For population genetic analysis, the control region of the D-loop or the partial cytochrome b gene of the mitochondria has been sequenced [8, 10]. We previously sequenced the D-loop of the mitochondria (GenBank accession no.: GQ449387 Nycticebus bengalensis, GQ449391 Nycticebus pygmaeus, GQ449390 Nycticebus menagensis, GQ449389 Nycticebus javanicus, and GQ449388 Nycticebus coucang). The area varies more than the regions of 12S rRNA, 16S rRNA, or COI. When all the sequence data in each animal’s habitat or native area have been accumulated, it might be possible to deduce the area from where the individual has been brought. By the combination of such information and the circumstances of confiscation, tracking of the smuggling route could become easier. Moreover, accurate determination of the species of confiscated animals is valuable for animal care facilities such as zoos. Because endangered or threatened species are listed in CITES appendix I, pedigree registries are mandatory for such animals. They are cared for and bred in exsitu conservation under strict administration; hence, the genetic information is useful.

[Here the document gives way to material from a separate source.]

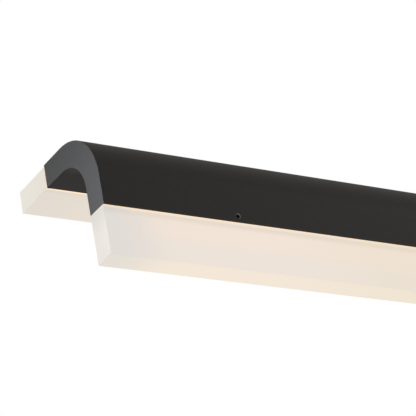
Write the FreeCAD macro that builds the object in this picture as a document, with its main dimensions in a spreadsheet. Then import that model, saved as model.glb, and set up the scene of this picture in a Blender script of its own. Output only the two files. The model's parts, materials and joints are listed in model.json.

We are currently storing the sequences of native samples and confiscated animals. The data will be useful for estimating the original habitat in order to prevent overhunting in south-eastern Asia and unlawful imports to Japan. As the next step, determination of parentage using nucleic DNA will be important to prevent illegal trading. In Japan, display or domestic trading of the slow loris for commercial purposes is possible only under the registry of captive breeding. However, contraband individuals are sometimes falsely registered by fabricating the parental certification. Paternity or maternity must be proved by DNA analysis. Our approach will contribute the general applicability of laboratory approaches to conservation problems like a good deal of work by Nicolaas van der Merwe’s group on the applicability of chemical signatures to the identification of the elephant populations from ivory [24]. We will explore further sequence data for more solid evidence for conservation of the genus Nycticebus.

Acknowledgments

The authors thank the officials of the Metropolitan Police Department, Ministry of Agriculture Forestry and Fisheries, Animal Quarantine Narita Branch, Ministry of Economy, Trade and Industry’s Trade and Economic Cooperation Bureau, Ministry of the Environment’s Wildlife Division and Nature Conservation Bureau, Tokyo Zoological Park Society, Tokyo Ueno Zoological Gardens, Nasu World Monkey Park, and JAZA for their cooperation. They also thank Mr. Masato Nakamura, JAZA Convener SSC of Prosimians, and Dr. Michiko Watanabe of the Institute of DNA Sciences, Yokohama, Japan for their kind assistance. This paper was supported by The Jikei University Graduate Research Fund.